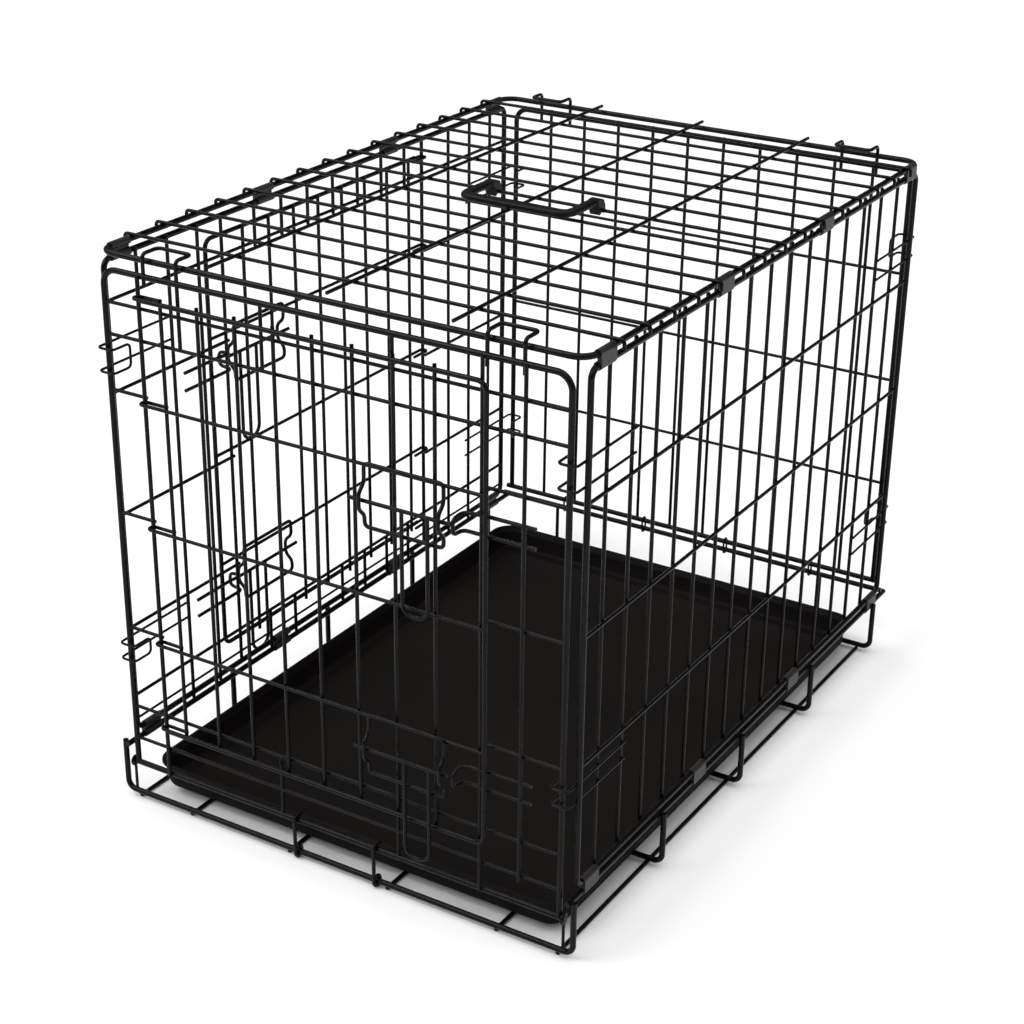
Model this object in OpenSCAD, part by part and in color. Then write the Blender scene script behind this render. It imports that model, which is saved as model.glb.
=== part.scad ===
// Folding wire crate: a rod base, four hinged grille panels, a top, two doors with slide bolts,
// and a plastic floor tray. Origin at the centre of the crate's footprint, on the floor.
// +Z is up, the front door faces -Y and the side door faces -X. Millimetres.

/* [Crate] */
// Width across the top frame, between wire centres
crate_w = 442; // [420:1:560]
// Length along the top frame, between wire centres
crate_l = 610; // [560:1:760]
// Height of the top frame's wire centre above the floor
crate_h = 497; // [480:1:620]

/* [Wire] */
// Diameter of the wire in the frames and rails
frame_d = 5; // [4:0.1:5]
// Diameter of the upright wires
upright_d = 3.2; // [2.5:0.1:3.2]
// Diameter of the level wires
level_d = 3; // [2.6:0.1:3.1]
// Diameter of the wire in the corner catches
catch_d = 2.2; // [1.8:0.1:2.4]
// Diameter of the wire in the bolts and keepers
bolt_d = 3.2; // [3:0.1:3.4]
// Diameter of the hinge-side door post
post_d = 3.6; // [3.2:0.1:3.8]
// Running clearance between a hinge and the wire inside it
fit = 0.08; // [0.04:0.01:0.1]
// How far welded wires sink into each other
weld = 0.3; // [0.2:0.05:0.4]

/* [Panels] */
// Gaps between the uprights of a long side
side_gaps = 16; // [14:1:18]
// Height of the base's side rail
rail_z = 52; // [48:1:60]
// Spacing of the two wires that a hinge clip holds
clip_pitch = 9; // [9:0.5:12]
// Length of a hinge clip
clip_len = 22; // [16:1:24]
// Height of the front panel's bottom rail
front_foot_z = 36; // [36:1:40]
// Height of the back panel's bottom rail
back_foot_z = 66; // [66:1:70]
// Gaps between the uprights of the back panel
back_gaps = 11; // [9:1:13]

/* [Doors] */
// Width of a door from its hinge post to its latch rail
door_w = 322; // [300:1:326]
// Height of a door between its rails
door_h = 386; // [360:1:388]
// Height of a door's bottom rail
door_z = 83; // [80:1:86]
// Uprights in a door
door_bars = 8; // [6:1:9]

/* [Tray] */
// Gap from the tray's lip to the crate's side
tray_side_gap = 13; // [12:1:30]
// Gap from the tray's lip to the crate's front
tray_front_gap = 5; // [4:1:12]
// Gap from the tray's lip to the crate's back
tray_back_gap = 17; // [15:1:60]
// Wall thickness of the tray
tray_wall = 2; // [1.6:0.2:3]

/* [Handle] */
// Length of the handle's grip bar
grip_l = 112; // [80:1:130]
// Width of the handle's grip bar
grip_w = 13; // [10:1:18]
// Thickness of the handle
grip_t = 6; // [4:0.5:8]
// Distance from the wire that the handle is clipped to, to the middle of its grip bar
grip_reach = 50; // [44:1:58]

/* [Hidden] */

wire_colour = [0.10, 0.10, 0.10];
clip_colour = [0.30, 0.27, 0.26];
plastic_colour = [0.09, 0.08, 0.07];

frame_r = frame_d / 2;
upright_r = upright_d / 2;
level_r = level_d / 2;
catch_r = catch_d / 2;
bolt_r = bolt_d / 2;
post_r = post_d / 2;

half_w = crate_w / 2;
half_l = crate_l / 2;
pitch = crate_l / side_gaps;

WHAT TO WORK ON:
Return the lines above exactly, keeping every word.

THE REPLY:
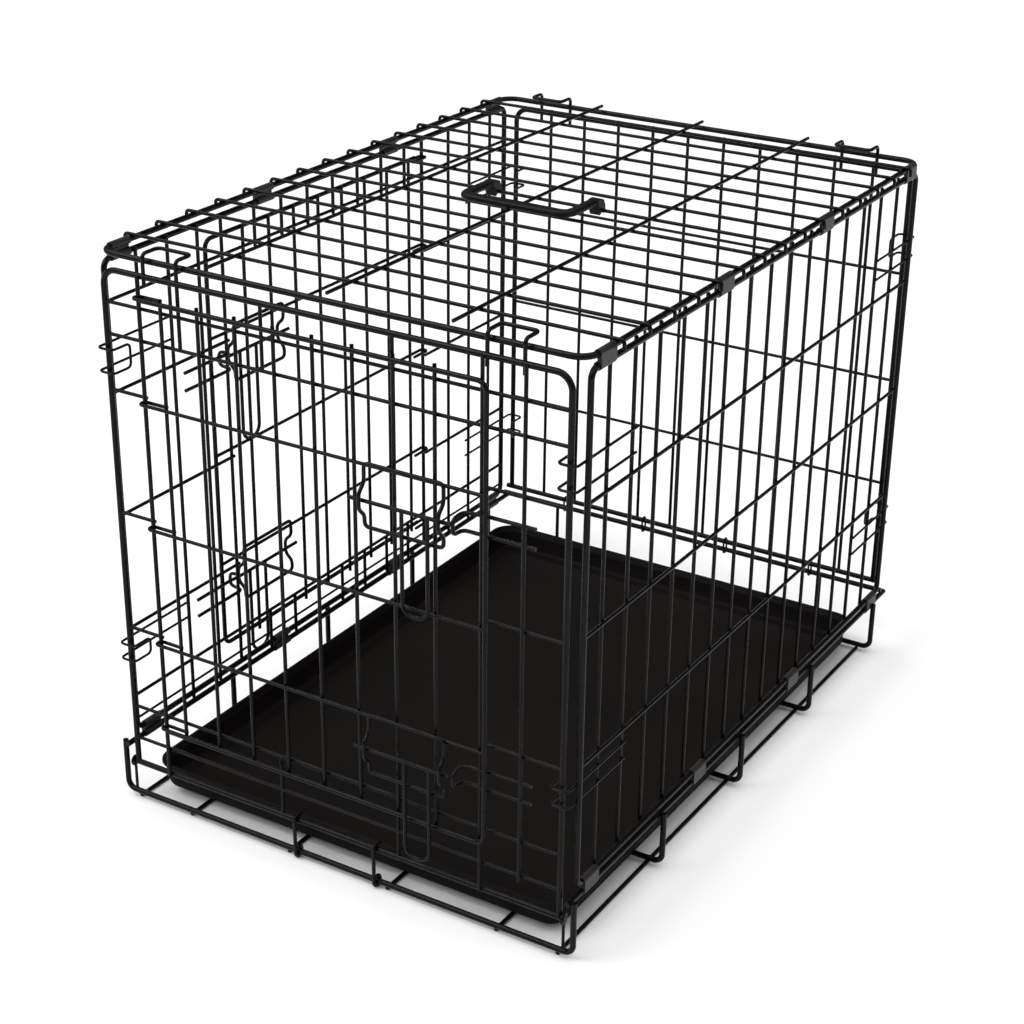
Model this object in OpenSCAD, part by part and in color. Then write the Blender scene script behind this render. It imports that model, which is saved as model.glb.
=== part.scad ===
// Folding wire crate: a rod base, four hinged grille panels, a top, two doors with slide bolts,
// and a plastic floor tray. Origin at the centre of the crate's footprint, on the floor.
// +Z is up, the front door faces -Y and the side door faces -X. Millimetres.

/* [Crate] */
// Width across the top frame, between wire centres
crate_w = 442; // [420:1:560]
// Length along the top frame, between wire centres
crate_l = 610; // [560:1:760]
// Height of the top frame's wire centre above the floor
crate_h = 497; // [480:1:620]

/* [Wire] */
// Diameter of the wire in the frames and rails
frame_d = 5; // [4:0.1:5]
// Diameter of the upright wires
upright_d = 3.2; // [2.5:0.1:3.2]
// Diameter of the level wires
level_d = 3; // [2.6:0.1:3.1]
// Diameter of the wire in the corner catches
catch_d = 2.2; // [1.8:0.1:2.4]
// Diameter of the wire in the bolts and keepers
bolt_d = 3.2; // [3:0.1:3.4]
// Diameter of the hinge-side door post
post_d = 3.6; // [3.2:0.1:3.8]
// Running clearance between a hinge and the wire inside it
fit = 0.08; // [0.04:0.01:0.1]
// How far welded wires sink into each other
weld = 0.3; // [0.2:0.05:0.4]

/* [Panels] */
// Gaps between the uprights of a long side
side_gaps = 16; // [14:1:18]
// Height of the base's side rail
rail_z = 52; // [48:1:60]
// Spacing of the two wires that a hinge clip holds
clip_pitch = 9; // [9:0.5:12]
// Length of a hinge clip
clip_len = 22; // [16:1:24]
// Height of the front panel's bottom rail
front_foot_z = 36; // [36:1:40]
// Height of the back panel's bottom rail
back_foot_z = 66; // [66:1:70]
// Gaps between the uprights of the back panel
back_gaps = 11; // [9:1:13]

/* [Doors] */
// Width of a door from its hinge post to its latch rail
door_w = 322; // [300:1:326]
// Height of a door between its rails
door_h = 386; // [360:1:388]
// Height of a door's bottom rail
door_z = 83; // [80:1:86]
// Uprights in a door
door_bars = 8; // [6:1:9]

/* [Tray] */
// Gap from the tray's lip to the crate's side
tray_side_gap = 13; // [12:1:30]
// Gap from the tray's lip to the crate's front
tray_front_gap = 5; // [4:1:12]
// Gap from the tray's lip to the crate's back
tray_back_gap = 17; // [15:1:60]
// Wall thickness of the tray
tray_wall = 2; // [1.6:0.2:3]

/* [Handle] */
// Length of the handle's grip bar
grip_l = 112; // [80:1:130]
// Width of the handle's grip bar
grip_w = 13; // [10:1:18]
// Thickness of the handle
grip_t = 6; // [4:0.5:8]
// Distance from the wire that the handle is clipped to, to the middle of its grip bar
grip_reach = 50; // [44:1:58]

/* [Hidden] */

wire_colour = [0.10, 0.10, 0.10];
clip_colour = [0.30, 0.27, 0.26];
plastic_colour = [0.09, 0.08, 0.07];

frame_r = frame_d / 2;
upright_r = upright_d / 2;
level_r = level_d / 2;
catch_r = catch_d / 2;
bolt_r = bolt_d / 2;
post_r = post_d / 2;

half_w = crate_w / 2;
half_l = crate_l / 2;
pitch = crate_l / side_gaps;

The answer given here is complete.